I mean, when I briefly move an ornament at my local pub, I fully expect to spend a day in jail or pay a hefty fine. And those eagle-eyed lawmen can spot a crim from a mile away! They’re like living lie-detectors.
Oh, I guess that just means the lawmen of my town are corrupt to the bone.
Well, it’s not as if these Cyrodiil guards actually deliver the fine money to the Imperial Crown, either.
Apart from the few bosses that keep it all for themselves, most of the guards pay half of the bounty via the Thieves Guild (sensible, says the invisible hand) and line their pockets with the rest.
Show off the fighter’s guild entrance quest! It’s hilarious.
Also, prison does really suck. What makes it about ten times worse is a certain dark brotherhood quest which is pretty awesome but ruins jail forever. Still, “You have to- sclorch” is pretty hilarious.
It’s fun to note that it’s only a crime if you use your hands. Slightly nudging a cup with the in-game item manipulation option = offence! Jumping on the table and kicking everything around the room = perfectly acceptable
My family owned a pub.
We had sooo many people arrested for touching their glasses.
So this is totally realistic.
Actually, if you’ve ever tended a bar near closing time, the conversation really is alot like the Oblivion persuasion mini game. Especially when it’s some drunk guy trying to ‘persuade’ a girl to go home with him!
Doesn´t that mean that the drunk eventually succeeds?
Kevashim brings up a good point. While slightly nudging an apple with your hands will alert every single guard in a 10-mile radius, kicking about a table full of items, swords, or what have you, directly into patrons’ faces will not result in any repercussions. You could kick a sword into the shopkeeper’s face, throw every book in the room onto the floor, and play soccer with watermelons, and nobody would bat an eye.
In Fallout 3, they kind of fixed that problem, but made it way too sensitive. Kicking around items gets a highly indignant reaction, but so much as bumping them with your clothes also gets the very same reaction. You might walk through a shop, nudge an item, and get the shopkeep to scream “BE MORE CAREFUL WITH THAT” at you.
There’s no sane explanation for any kind of behaviour in any Bethesda game, ever.
@RPharazon:
Fallout 3 also has NPCs accuse you of thinking of stealing, just because you look at a locked/private container.
I mean, does this indicate something about Bethesda? Do they think everyone is a kleptomaniac?
@Andy_Panthro: Oh I think Bethesda know that every gamer plays as a kleptomaniac. It’s not like the NPCs are ever going to use any of the items in their houses!

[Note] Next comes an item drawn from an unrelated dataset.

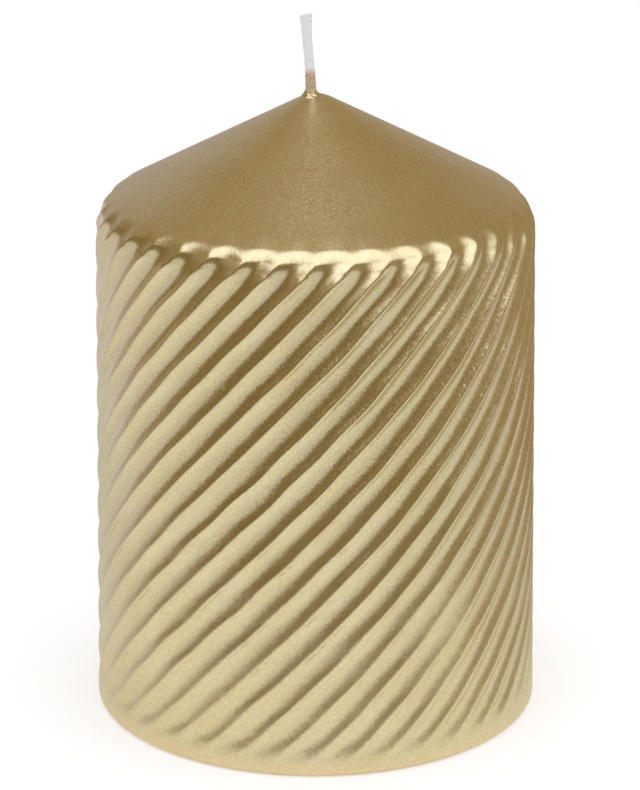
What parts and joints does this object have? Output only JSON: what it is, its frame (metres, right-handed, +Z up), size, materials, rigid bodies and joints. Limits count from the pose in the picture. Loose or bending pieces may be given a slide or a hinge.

“Planning my arest was” should probably be “Planning my arrest was”
About Bethesda thinking everyone’s a kleptomaniac:
1) In Morrowind and Oblivion? As far as I know, they’re right.
2) I’d make some obvious piracy/DRM -joke, but honestly, Bethesda’s DRM hasn’t been that bad. (Now that I’ve said it, they’ll slap Steamworks on TES V. Sorry guys…)
Well, SOME of us can manage not to steal everything…
Mind you in Oblivion there are several reasons for not stealing, mostly because it isn’t worth the time (most items are worth nothing, and can only be sold to fences once you’ve joined the Thieves’ Guild).
I generally play good characters in cRPGs (Probably since playing Ultima, those Virtues really get in your head!), so I try not to steal.
Of course, sometimes there are those items… and you are trying to save the world… so it’s justified really.
@Sekundaari:
Considering Fallout: New Vegas is riddled with Steamworks, TESV being Steam-only is a definate possibility.
Steam exclusives should be banned…
I’m running into reasons not to steal in Morrowind, too. I’m already having to use modded vendors to shift soul gems faster than I can fill them and I won’t even take loot I’m not going to use, even though my enchanted gear gives me a four figure encumberance and I have a slave in tow for another 500. It just gets filled so quickly.
I will still chameleon up for ebony and glass armour, though. And anything with a special name is obviously mine. And any soul gems, alchemical ingredients…
Come to think of it, it’s a wonder I manage to stuff all the gear I’ve nicked into Nads Tharen’s body. His bloated corpse probably has bits of Dwemer, glass, ebony and daedric weaponry poking out all over, and it’s only a matter of time before all the potions, daedra parts and corprus flesh revive him as some mutated hulking terror.
Thieves Guild missions are starting to annoy me, though. It’s alarmingly common for the mission to be me working out who I’d sold the gear to before I’d even heard of the mission. Hell, my first mission for them was buying back diamonds I’d already sold to the temple. Now I’m terrified of selling anything that isn’t hopelessly generic and abundant.
question for you rutskarn, and this is not a criticism i just actually want your opinion, if possible:
do you prefer morrowind’s method where, when you steal an item, you can never sell any item of that type back to the owner of said item?
or do you dislike both of them?
Morrowind’s system was passable. Obviously, removing the bug’d be favorite.
If you’re playing an RPG and you’re not stealing everything that has monitary value, you’re obviously doing it wrong.
I forget, do the shopkeepers actually say they won’t take stolen goods, or do they just not show up in the menu? I never got on with the thieves guild, so I haven’t played a thief in ages. If they just don’t show up in the menu to sell, then you could explain it by saying that sure, they don’t know it’s stolen now, but when the guards search the pawn shops for the stolen goods, the shopkeeper will give them your description, and your character knows this. Obviously there should really be an option to take your chances, and selling stuff in another town should be able to avoid this for all but the most distinctive items, but that’s obviously more work than Bethesda were willing to put in.